Hadoop DataLake Implementation Part 10
In this article we will create oozie workflow to orchestrate the daily loading of showroom dimension table from MySQL source to HDFS using Sqoop, followed by Loading data from HDFS to Hive warehouse using Hive and finally housekkeping & archive.
Setup Oozie Workflow
Login to Ambari Web UI, with user edw_user & password hadoop. Open Workflow Manager View to develop our Workflow to load the data lake on a daily basis.
1. Let us first create a daily load workflow for Showroom Dimension. Click on Create Workflow, and name it as Wf_Showroom.
- Add a Sqoop Action Node, namely sq_stg_showroom in between the Start & End node. Next click on the Settings icon for the Sqoop Node.

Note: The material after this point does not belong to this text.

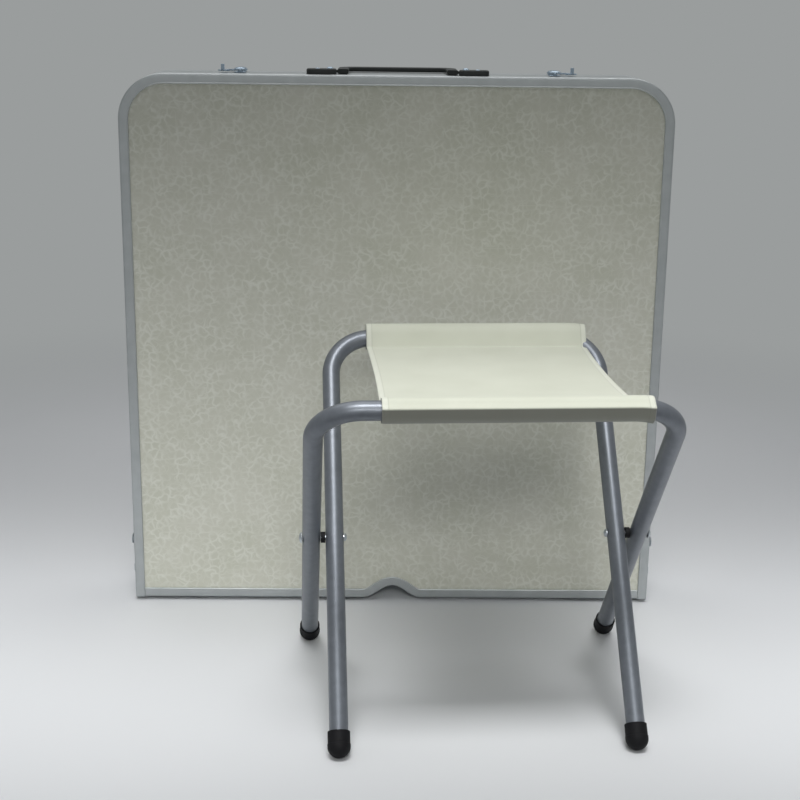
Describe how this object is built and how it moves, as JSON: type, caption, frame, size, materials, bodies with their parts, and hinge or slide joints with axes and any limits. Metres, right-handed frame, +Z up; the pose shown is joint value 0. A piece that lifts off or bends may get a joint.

On the General Tab, select option Send As to Args. Add five Args as –
job
--exec
jb_stg_showroom
--meta-connect
jdbc:hsqldb:hsql://sandbox-hdp.hortonworks.com:16001/sqoop
Next click on Settings and enter the Workflow Parameters configurations as below:
oozie.action.sharelib.for.sqoop=sqoop
- Next add a Hive2 Action Node, namely hv_dim_showroom after the node sq_stg_showroom. Next click on the Settings icon for the Hive2 Node. On the General Tab, select Hive Option as Script.
Add the script file path as – /user/edw_user/sales/scripts/load_showroom.hql
Enter the jdbc-url as jdbc:hive2://sandbox-hdp.hortonworks.com:10000/sales_analytics edw_user
Enter password as hadoop
- Next add a Shell Action Node, namely sh_arc_showroom after the node hv_dim_showroom. Next click on the settings icon for Shell Node.

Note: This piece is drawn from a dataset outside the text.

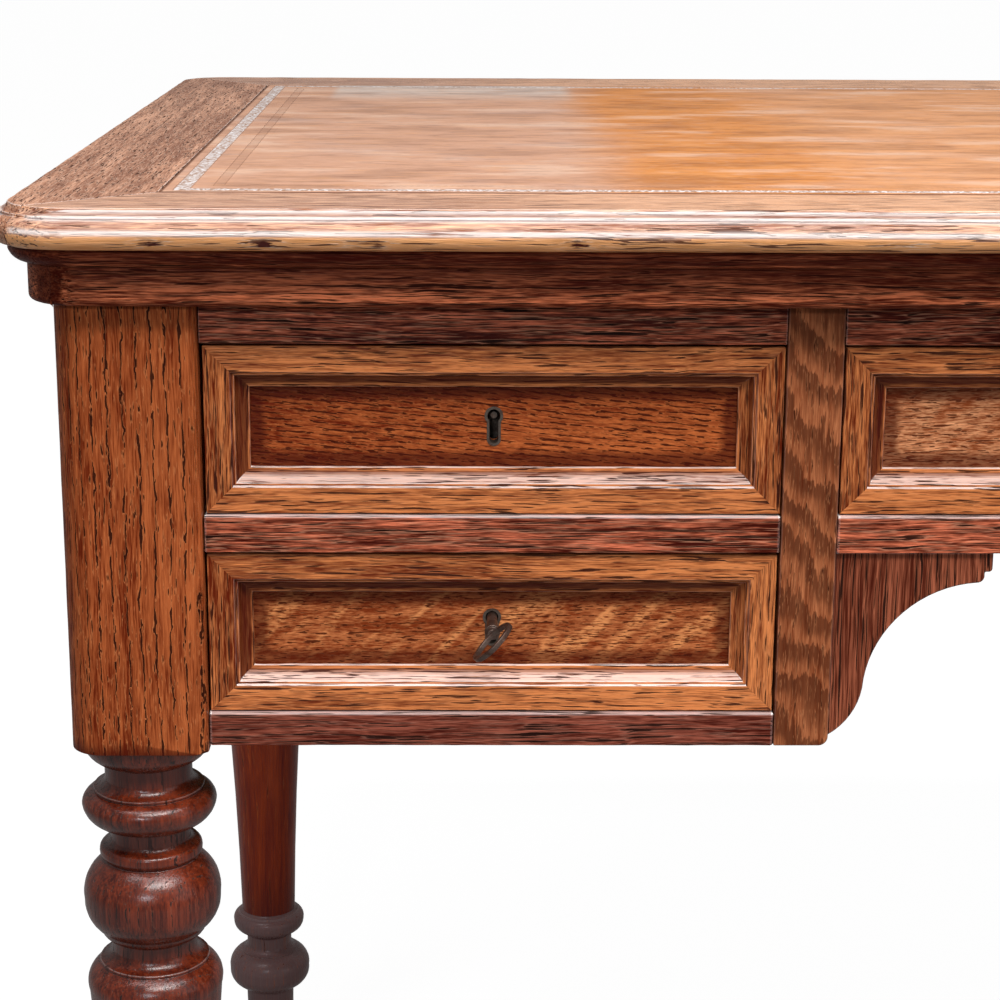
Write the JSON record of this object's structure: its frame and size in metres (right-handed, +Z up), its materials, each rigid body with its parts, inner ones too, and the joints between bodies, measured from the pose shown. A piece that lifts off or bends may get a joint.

Under General, exec enter script file path as - /user/edw_user/sales/scripts/archive_showroom.sh
Under Advanced Properties enter File as /user/edw_user/sales/scripts/archive_showroom.sh
Finally click on Save with Workflow Path as /user/edw_user/sales/workflows/showroom_workflow.xml, check the Overwrite option. Next click on Submit Job, check Overwrite & Run on submit, to test the workflow.
2. Now we will create a daily load workflow for Sales Fact. Click on Create and develop a Workflow, named Wf_Sales.
- Add a Sqoop Action Node, namely sq_stg_sales in between the Start & End node. Next click on the Settings icon for the Sqoop Node.
On the General Tab, select option Send As to Args. Add five Args as –
job
--exec
jb_stg_showroom
--meta-connect
jdbc:hsqldb:hsql://sandbox-hdp.hortonworks.com:16001/sqoop
Next click on Settings and enter the Workflow Parameters configurations as below:
oozie.action.sharelib.for.sqoop=sqoop
- Next add a Pig Action Node, namely pg_stg_sales in between the Start & End node. Next click on the Settings icon for the Sqoop Node.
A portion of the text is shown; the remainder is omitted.